***** Dataset excerpts *****

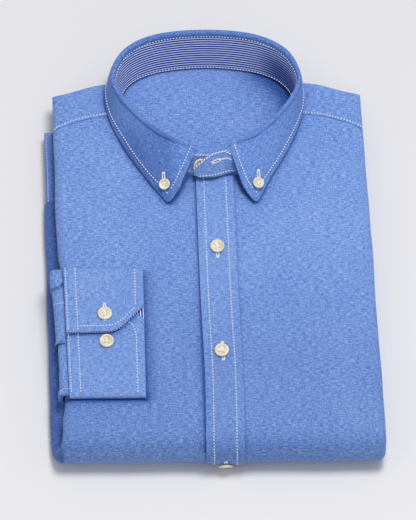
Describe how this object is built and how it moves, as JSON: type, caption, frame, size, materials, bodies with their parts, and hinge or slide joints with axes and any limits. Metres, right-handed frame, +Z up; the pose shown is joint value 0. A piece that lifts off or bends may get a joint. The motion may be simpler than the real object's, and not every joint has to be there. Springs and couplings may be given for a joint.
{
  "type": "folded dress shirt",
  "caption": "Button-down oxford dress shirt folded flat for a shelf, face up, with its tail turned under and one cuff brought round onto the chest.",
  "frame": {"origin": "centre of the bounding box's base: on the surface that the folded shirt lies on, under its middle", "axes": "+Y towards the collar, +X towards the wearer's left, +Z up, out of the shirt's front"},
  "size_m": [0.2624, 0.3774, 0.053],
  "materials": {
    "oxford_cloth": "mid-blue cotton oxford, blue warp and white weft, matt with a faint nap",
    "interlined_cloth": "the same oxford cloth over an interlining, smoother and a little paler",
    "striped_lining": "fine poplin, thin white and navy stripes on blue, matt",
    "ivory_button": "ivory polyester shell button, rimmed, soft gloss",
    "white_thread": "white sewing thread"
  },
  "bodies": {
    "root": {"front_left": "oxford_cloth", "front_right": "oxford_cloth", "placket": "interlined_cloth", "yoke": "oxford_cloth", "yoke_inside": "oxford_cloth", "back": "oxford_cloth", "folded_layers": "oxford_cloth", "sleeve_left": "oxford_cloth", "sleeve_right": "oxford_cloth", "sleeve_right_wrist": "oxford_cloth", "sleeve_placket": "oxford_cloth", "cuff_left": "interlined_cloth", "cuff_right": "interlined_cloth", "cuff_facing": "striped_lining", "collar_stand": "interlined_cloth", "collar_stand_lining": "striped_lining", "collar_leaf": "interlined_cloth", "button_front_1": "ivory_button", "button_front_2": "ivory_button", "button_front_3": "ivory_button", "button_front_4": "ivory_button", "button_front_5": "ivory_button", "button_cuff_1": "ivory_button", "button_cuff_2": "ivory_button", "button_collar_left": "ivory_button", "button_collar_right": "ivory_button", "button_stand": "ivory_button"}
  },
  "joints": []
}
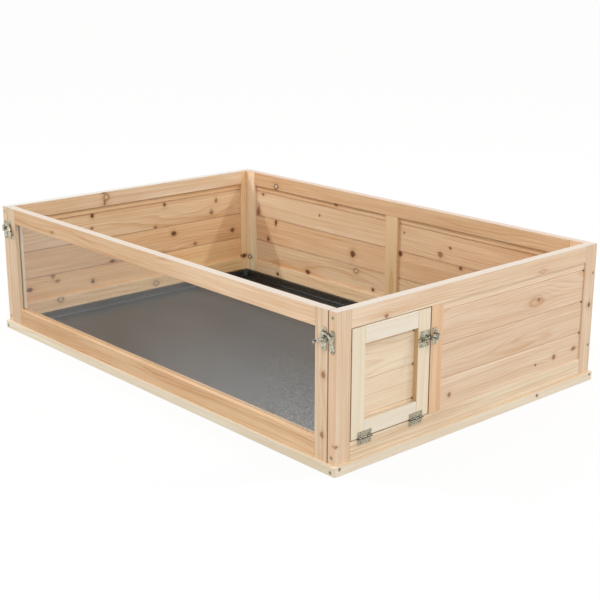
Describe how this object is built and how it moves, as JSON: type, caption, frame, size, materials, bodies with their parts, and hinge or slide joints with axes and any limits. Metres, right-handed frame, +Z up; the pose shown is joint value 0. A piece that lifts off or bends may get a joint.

*****

## Brief
Copy all the lines, exactly.

## Answer to this task
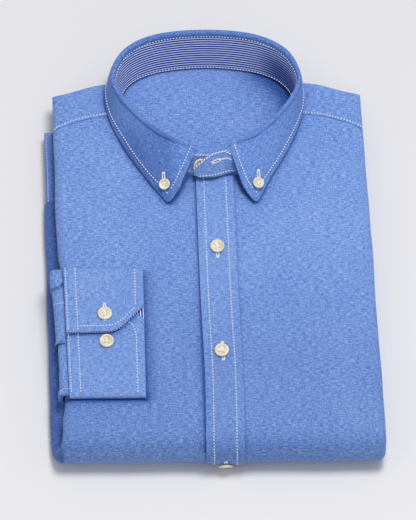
Describe how this object is built and how it moves, as JSON: type, caption, frame, size, materials, bodies with their parts, and hinge or slide joints with axes and any limits. Metres, right-handed frame, +Z up; the pose shown is joint value 0. A piece that lifts off or bends may get a joint. The motion may be simpler than the real object's, and not every joint has to be there. Springs and couplings may be given for a joint.
{
  "type": "folded dress shirt",
  "caption": "Button-down oxford dress shirt folded flat for a shelf, face up, with its tail turned under and one cuff brought round onto the chest.",
  "frame": {"origin": "centre of the bounding box's base: on the surface that the folded shirt lies on, under its middle", "axes": "+Y towards the collar, +X towards the wearer's left, +Z up, out of the shirt's front"},
  "size_m": [0.2624, 0.3774, 0.053],
  "materials": {
    "oxford_cloth": "mid-blue cotton oxford, blue warp and white weft, matt with a faint nap",
    "interlined_cloth": "the same oxford cloth over an interlining, smoother and a little paler",
    "striped_lining": "fine poplin, thin white and navy stripes on blue, matt",
    "ivory_button": "ivory polyester shell button, rimmed, soft gloss",
    "white_thread": "white sewing thread"
  },
  "bodies": {
    "root": {"front_left": "oxford_cloth", "front_right": "oxford_cloth", "placket": "interlined_cloth", "yoke": "oxford_cloth", "yoke_inside": "oxford_cloth", "back": "oxford_cloth", "folded_layers": "oxford_cloth", "sleeve_left": "oxford_cloth", "sleeve_right": "oxford_cloth", "sleeve_right_wrist": "oxford_cloth", "sleeve_placket": "oxford_cloth", "cuff_left": "interlined_cloth", "cuff_right": "interlined_cloth", "cuff_facing": "striped_lining", "collar_stand": "interlined_cloth", "collar_stand_lining": "striped_lining", "collar_leaf": "interlined_cloth", "button_front_1": "ivory_button", "button_front_2": "ivory_button", "button_front_3": "ivory_button", "button_front_4": "ivory_button", "button_front_5": "ivory_button", "button_cuff_1": "ivory_button", "button_cuff_2": "ivory_button", "button_collar_left": "ivory_button", "button_collar_right": "ivory_button", "button_stand": "ivory_button"}
  },
  "joints": []
}
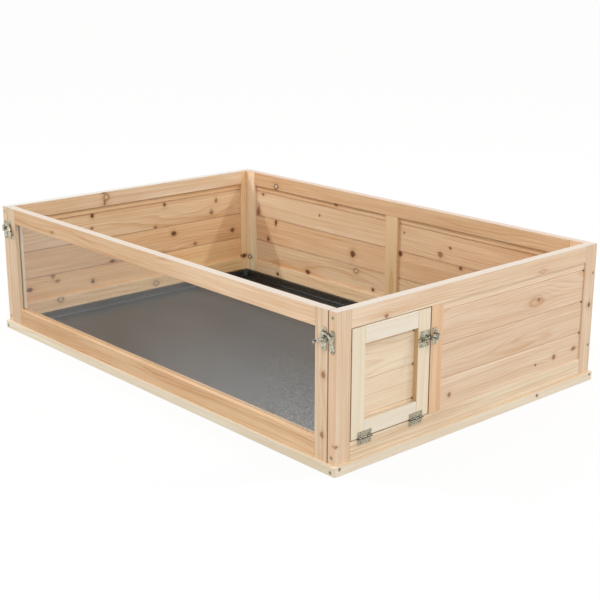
Describe how this object is built and how it moves, as JSON: type, caption, frame, size, materials, bodies with their parts, and hinge or slide joints with axes and any limits. Metres, right-handed frame, +Z up; the pose shown is joint value 0. A piece that lifts off or bends may get a joint.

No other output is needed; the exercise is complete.